Proseguirò invece per Roma. Cercherò di aguzzare gli occhi e aprire le orecchie, cercando fuori dal finestrino le parole cadute in disuso. Vocaboli banditi dalle mura fiorentine, dai tg nazionali, censurati e spesso usati a dispregio. Solidarietà, lavoro. Crisi. Minoranza. Sinistra.
Soprattutto quest’ultima parola si è sentita poco in questi mille giorni. Ho voglia di ascoltarla risuonare di nuovo, dopo anni di pulizia lessicale. Scenderò a Roma, perché sento la necessità di incontrare persone che quelle parole ancora si ostinano a usarle, gridarle, ridando loro vigore e al contempo speranza a coloro i quali le parole le hanno perse. Perse, perché hanno smarrito la loro rappresentatività, il loro lavoro, la possibilità di istruirsi.

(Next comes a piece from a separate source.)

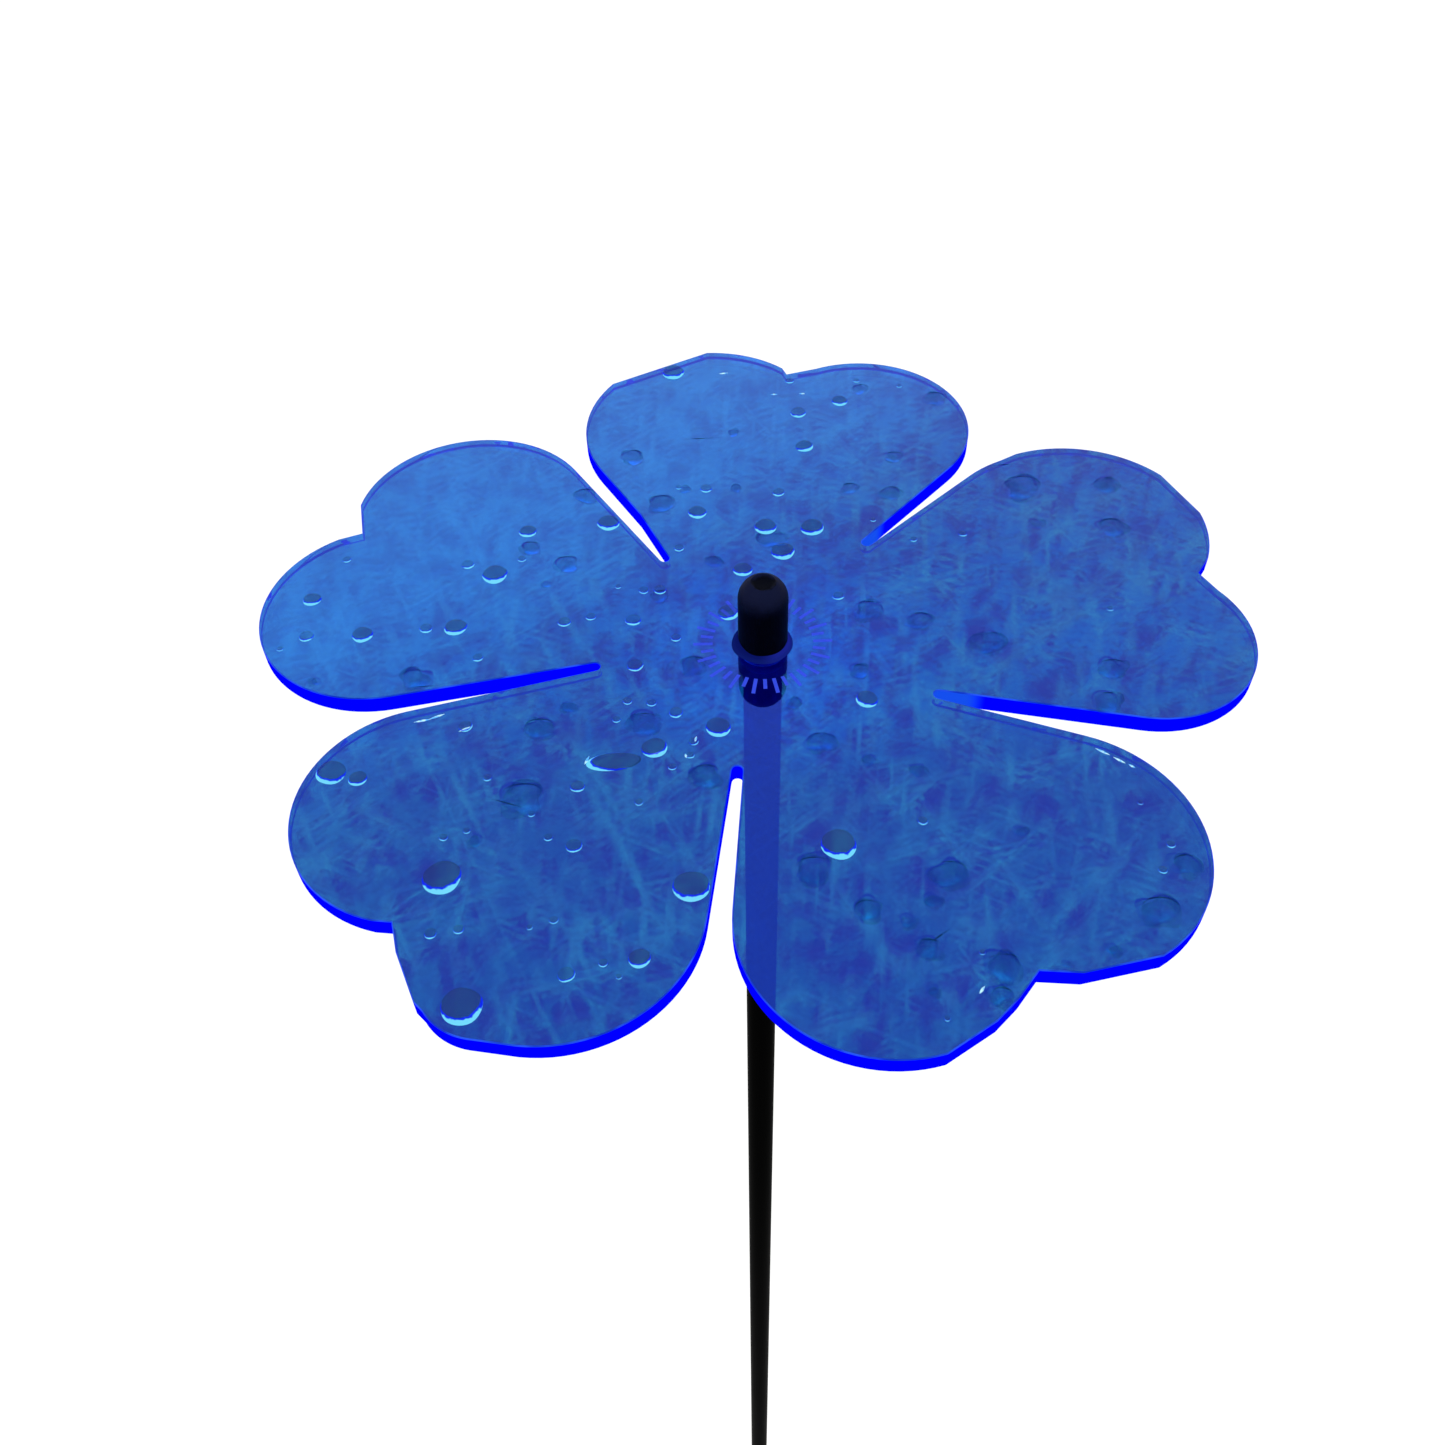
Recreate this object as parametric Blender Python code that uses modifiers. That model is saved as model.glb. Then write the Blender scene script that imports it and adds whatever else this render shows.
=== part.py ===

Andrò a Roma perché so che là non troverò torve plaudenti e insopportabili di millenials, chiamati sul palco a suonare il piffero per richiamare quei coetanei che hanno voltato in massa le spalle a Telemaco. Troverò invece, più prosaicamente, i giovani. Quelli che non hanno insostenibili narrazioni epiche da propinare, ma storie da raccontare, come ho avuto modo di ascoltare qua, a Modena. Alcuni lavorano nella rosticceria, consegnano pizze, cercano un luogo di reale discussione politica. Sono stanchi di promesse e di non contare nulla. C’è chi è stato costretto ad andare all’estero o, come è accaduto di recente nelle mie terre, si è visto scaraventare fuori dal mondo della macellazione delle carni, e si ritrova oggi in strada col mirabile foglio delle tutele crescenti.
A Roma non troverò ‘reduci’, perché le battaglie sono ancora tutte da combattere. Né ‘eredi’, perché sono arcistufo dell’idea di una politica intesa come scranno proprietario da tramandare di padre in figlio. Riascolterò invece il familiare brusio di chi è solito parlare, interloquire, domandare. Litigare. Troverò fiumi che scorrevano divisi, e oggi possono finalmente confluire. Quella marea di gente che intravidi la sera del 4 dicembre di un anno fa, e che finalmente so di ritrovare in una casa comune.